La sentenza della Corte europea dei diritti dell’uomo relativa ai fatti della Diaz sancisce semplicemente e definitivamente che di «tortura» si è trattato, chiede allo Stato italiano di adottare una normativa specifica sulla tortura, oltre a risarcire il ricorrente Arnaldo Cestaro per i danni permanenti che i manganelli e gli scarponi dei poliziotti hanno lasciato sul suo corpo, che nel 2001 contava 62 anni.

La sentenza piomba sul dibattito politico italiano squarciando la corazza di ipocrisia nella quale ci siamo ormai abituati a vivere: parliamo tutti i giorni di coefficienti di crescita, tassi di interesse, banche… tutte cose importantissime, per carità, ma dimentichiamo completamente che non esiste nessun progresso sociale senza sviluppo dei diritti civili.

Non più solo le sentenze di tribunali, Cassazione e Corte Europea, ma ormai anche il senso comune dice quali siano stati i responsabili delle «torture» dentro la scuola Diaz e nella caserma di Bolzaneto: i poliziotti che hanno materialmente partecipato; i loro dirigenti che li hanno coordinati; il governo di destra che ne ha voluto e coperto l’azione; i precedenti governi di centro-sinistra che hanno nominato nella Polizia uomini quantomeno inadeguati, gli stessi che hanno poi gestito il G8; l’assenza nel nostro codice penale del reato di tortura; la non riconoscibilità di poliziotti che non hanno alcun identificativo; e non ultima la sostanziale indifferenza della gran parte della società italiana per tutto ciò che concerne lo sviluppo di una seria normativa sui diritti civili.

Questa indifferenza si ritrova spesso anche all’interno dei movimenti, che considerano la battaglia per i diritti civili una questione secondaria e anche un po’ fastidiosa rispetto alle lotte sociali.

Certo, la violenza della polizia non è questione solo italiana. La crisi ha fatto emergere in tutta la sua evidenza il problema di fondo, che è l’incapacità della politica, nella nostra epoca, di gestire le crisi sociali. Governi e i partiti in crisi di rappresentanza, delegano alla polizia la risoluzione dei conflitti sociali. Allo stesso modo, delegano alla magistratura il controllo sulla legalità dei comportamenti delle istituzioni e dei politici stessi, salvo poi dolersene nei talk show.

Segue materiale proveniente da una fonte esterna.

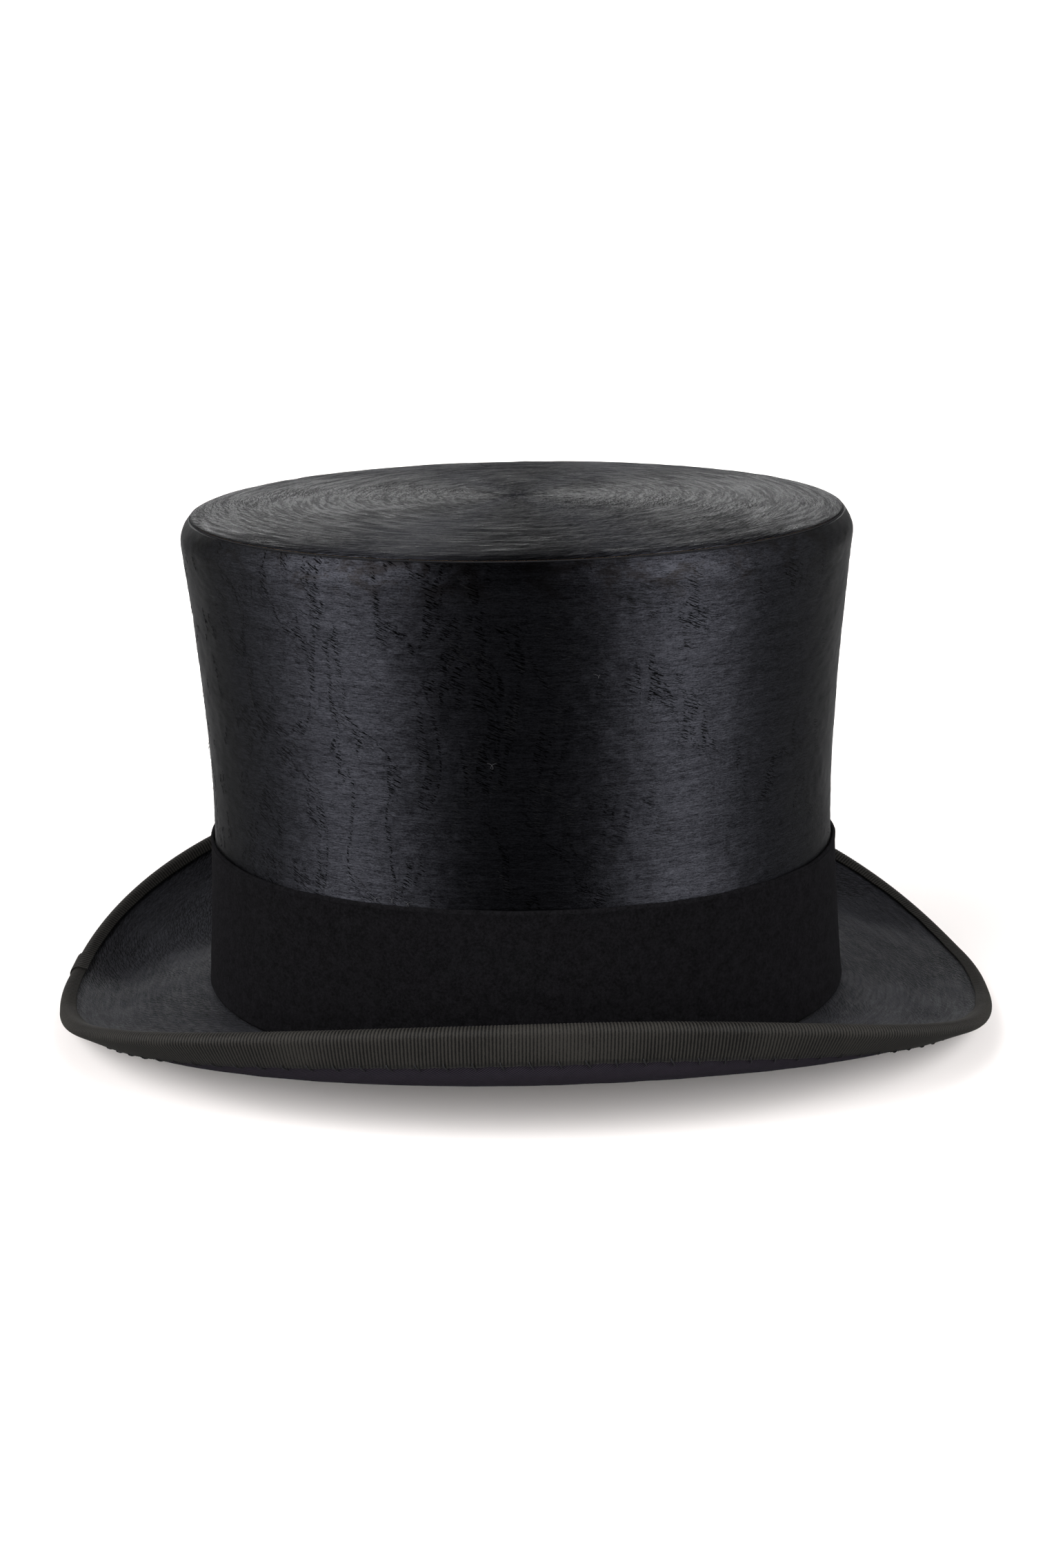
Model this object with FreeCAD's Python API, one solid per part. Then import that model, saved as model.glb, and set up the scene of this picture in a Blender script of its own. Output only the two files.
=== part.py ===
"""Plush top hat with a rigid shellacked-muslin body, cloth band and rolled, ribbon-bound brim.

Row frame, millimetres: +Z up, the wearer faces -Y, X = 0 is the hat's plane of symmetry.
The origin is under the middle of the hat, on the surface that it stands on.

Every layer follows the head oval, so every layer is made the same way: as rings of points round
the hat, skinned by periodic B-spline surfaces.
"""

import math
import os

import FreeCAD
import Part

V = FreeCAD.Vector

# Head oval at the foot of the crown, outside the plush: half length (Y) and half width (X).
OVAL_LENGTH = 103.6
OVAL_WIDTH = 90.6

# Crown wall. It is narrowest at the waist and flares towards the foot and towards the top.
# The sides flare less at the top than the front and back do.
HEADLINE_Z = 11.7
SADDLE_RISE = 2.6
WAIST_Z = 76.0
WAIST_IN = 3.6
TOP_OUT_ENDS = 2.3
TOP_OUT_SIDES = -0.9
FLARE_POWER = 1.6
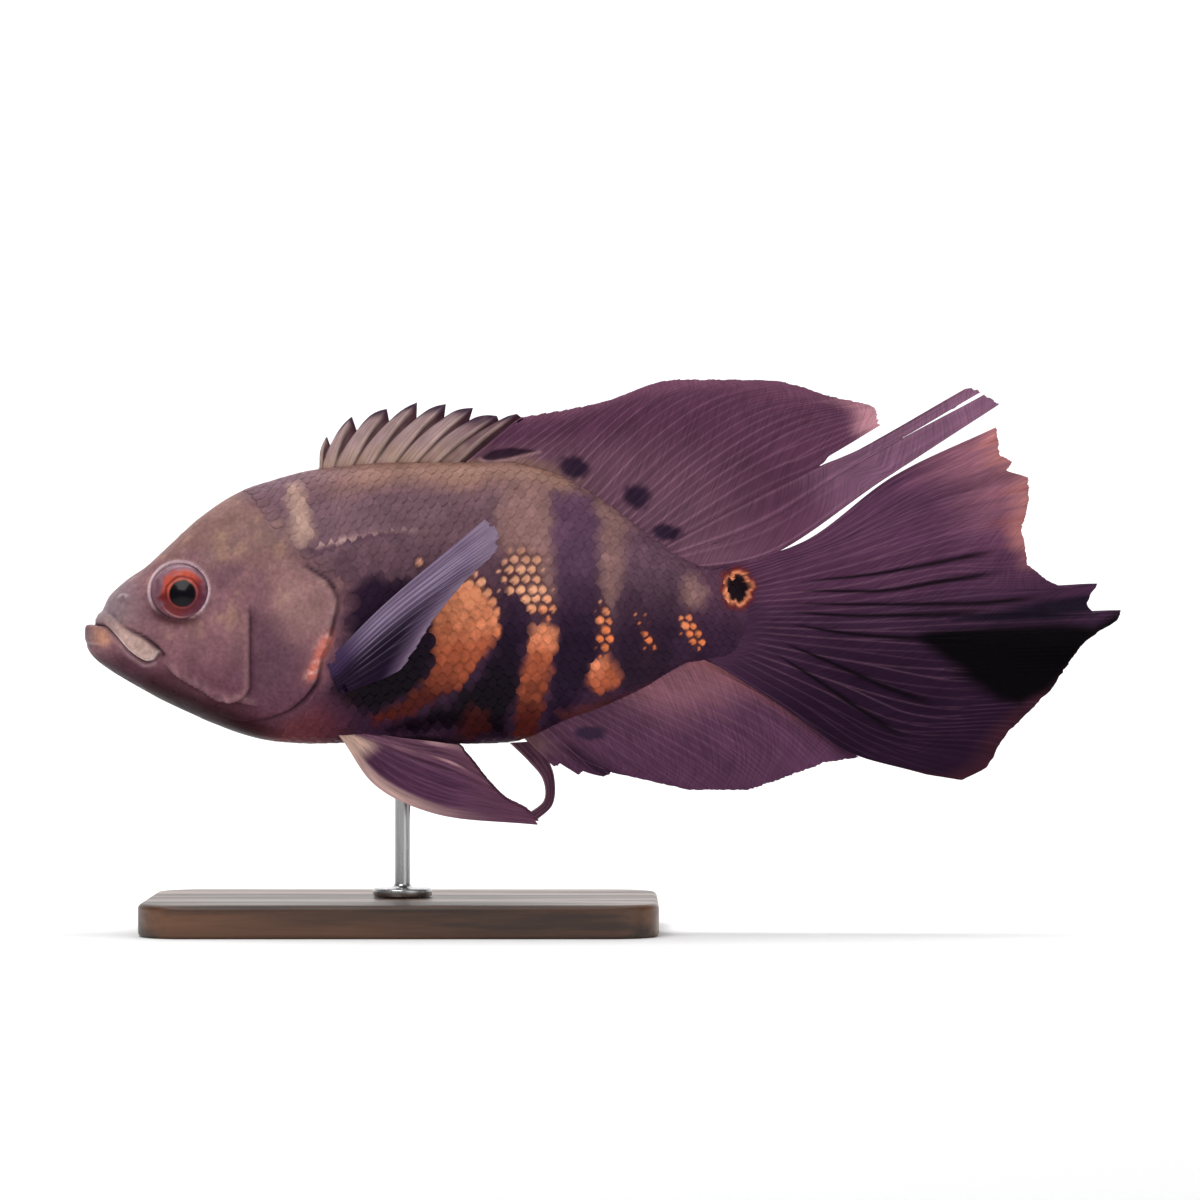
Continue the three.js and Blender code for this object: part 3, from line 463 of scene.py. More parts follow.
def round_eye(s, h):
    """Distance from the eye's middle, by its opening, and the angle there."""
    return np.hypot(s - EYE[0], (h - EYE[1]) / EYE_FLAT), np.arctan2(h - EYE[1], s - EYE[0])


def relief(s, y, h):
    """How far the skin stands out from the plain flesh, in millimetres."""
    out = 0.22 * noise(np.stack([s, y, h], -1), 13) + 0.1 * noise(np.stack([s, y, h], -1), 5.5, 1)
    gap, share, _ = near_curve(MOUTH, s, h, 0.6)
    out -= (1.25 - 0.75 * rise(0.78, 0.95, share)) * bump(gap, 0.5)
    lip = inside(UPPER_JAW, s, h)
    out += 0.7 * rise(-0.3, 1.3, lip)
    gap, share, _ = near_curve(MAXILLA_TOP, s, h, 0.6)
    out -= (0.35 + 0.5 * rise(0.3, 0.7, share)) * bump(gap, 0.5) * rise(0, 0.15, share)
    out += 0.55 * rise(-0.5, 1.8, inside(LIP, s, h))
    gap, share, _ = near_curve(LOWER_LIP, s, h, 0.6)
    out -= 0.3 * bump(gap, 0.6) * rise(1, 0.8, share)
    gap, share, side = near_curve(CHEEK_EDGE, s, h)
    ends = rise(0, 0.15, share) * rise(1, 0.85, share)
    out += ends * np.where(side > 0, 0.5 * np.exp(-gap / 4) - 0.1, -0.3 * np.exp(-gap / 1.6))
    gap, share, side = near_curve(CHEEK_REAR, s, h)
    ends = rise(-0.05, 0.12, share) * rise(1.0, 0.85, share)
    out += ends * np.where(side < 0, 0.55 * np.exp(-gap / 5) * rise(0, 0.3, gap), -0.55 * np.exp(-gap / 1.8))
    cover = inside(OPERCLE, s, h)
    out += (0.15 + 1.05 * rise(54, 74, s)) * rise(-0.3, 0.45, cover)
    gap, share, _ = near_curve(GILL_LINE, s, h)
    out -= 0.75 * bump(gap, 0.9) * (cover < 0) * rise(0, 0.3, share) * rise(1, 0.9, share)
    gap, share, side = near_curve(LATERAL_LINE, s, h)
    out += (0.22 * bump(gap, 0.5) - 0.2 * bump(gap - 1.1, 0.5) * (side < 0)) * rise(1, 0.6, share)
    radius, angle = round_eye(s, h)
    out -= 2.9 * rise(RIM_AT - 0.1, RIM_AT - 0.9, radius)
    out += 0.42 * bump(radius - RIM_AT - 0.25, 0.5)
    out += 0.3 * bump(radius - RIM_AT - BROW_BEYOND, 1.8) * rise(0.1, 0.9, np.sin(angle))
    out -= 0.55 * bump(radius - 11.3, 1.4) * rise(0.2, 0.8, np.cos(angle + 1.9))
    radius = np.hypot(s - NOSTRIL[0], (h - NOSTRIL[1]) * 1.5)
    out += 0.6 * bump(radius - 1.0, 0.55) * (0.5 + 0.5 * rise(-0.6, 0.6, h - NOSTRIL[1]))
    out -= 0.7 * bump(radius, 0.55)
    return out + pits(s, h)


def pits(s, h):
    """Sensory pores of the head, in rows."""
    out = np.zeros(np.shape(s))
    for row in PORE_ROWS:
        for at in smooth_line(row, 0.2)[::PORE_EVERY]:
            gap = np.hypot(s - at[0], h - at[1])
            out += 0.1 * bump(gap - 0.75, 0.35) - 0.38 * bump(gap, 0.42)
    return out


# Markings, drawn from the left side
ORANGE_SHOULDER = [
    (107.8, 71.1), (113, 74.2), (119.4, 73), (123.7, 68.7), (125.8, 61.1), (123.7, 54), (120, 49.2),
    (116.9, 44.9), (110.8, 40), (102.3, 35.7), (93.7, 32.4), (88.2, 30.8), (87.6, 33), (94.7, 36.9),
    (100.8, 41.2), (105.3, 46.1), (107.8, 51.9), (106.6, 59.5),
]
ORANGE_STRIPE = [
    (136.8, 59.5), (140.5, 61.4), (143.8, 58.3), (142.6, 51.9), (141.4, 44.3), (139.8, 36.6),
    (138.3, 31.5), (137.1, 26.8), (130.4, 25.6), (130.7, 32.1), (132.2, 39.7), (133.4, 47.3), (135, 55),
]
ORANGE_PEAR = [
    (156.6, 49.8), (159.1, 52.8), (161.5, 49.2), (163.1, 44.9), (160.3, 41.8), (156.3, 40.6),
    (153.3, 43.7), (154.5, 47.9),
]
ORANGE_BELLY = [
    [(113, 31.5), (117.6, 35.7), (122.4, 34.5), (123.1, 29), (117.6, 26.6), (112.1, 27.5)],
    [(129.2, 28.6), (135.9, 30.5), (140.5, 29), (141.4, 23.5), (134.4, 20), (129.2, 22)],
]
PEARLS = [
    [
        (124.3, 76.3), (128.2, 84), (134.4, 86.5), (139.5, 83.5), (142.8, 74.8), (144.6, 66.9),
        (140.8, 61.6), (136.2, 64), (132.8, 68.9), (128.2, 71.2),
    ],
    [(107, 72), (112, 77.5), (119, 78), (125, 74), (127.3, 63), (125.5, 55), (122, 58), (118, 69)],
    [(155.4, 67), (159.1, 69.1), (160.9, 62.6), (161.2, 55), (159.1, 50.4), (156.3, 51.9), (154.8, 58)],
    [(167.6, 65), (171, 64.1), (173.1, 58.9), (174, 54), (171.6, 51), (168.9, 55), (167.6, 59.5)],
    [(180.5, 65), (184.1, 66.6), (187.2, 61.1), (189.3, 56.5), (187.8, 52.4), (184.1, 54.2), (181.7, 58.9)],
    [(100, 82.2), (103.2, 82.4), (103.6, 79), (100.2, 78.8)],
]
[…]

Ma le norme sulla tortura dovrebbero precedere questo dibattito. La sentenza della Corte Europea, chiamando la «tortura» con il suo specifico nome, ci aiuta a riconoscere che i fatti di Genova sono stati una «crepa» nel cuore della società italiana: le torture alla scuola Diaz prima e alla caserma di Bolzaneto dopo hanno portato alla sistematica umiliazione e alla riduzione all’impotenza di un numero impressionante di persone, da parte di un numero impressionante di poliziotti. Quando arriverà a maturazione anche il ricorso fatto alla stessa Corte per i fatti di Bolzaneto, sulla giustizia italiana, sulle forze dell’ordine e sullo Stato cadrà non una tegola come ma l’intero edificio di menzogne imbarazzate e arroganti che hanno caratterizzato il dibattito pubblico sui cosiddetti «fatti di Genova».

A questo punto l’unica risposta seria a questa vergognosa vicenda sarebbe l’approvazione in tempi brevi di una norma sulla «tortura». Non una norma qualunque, però. Certi trucchetti che hanno caratterizzato l’iter parlamentare fino ad ora potrebbero rendere nullo lo sforzo. Sarebbe l’ennesima beffa. Sta anche a noi vigilare.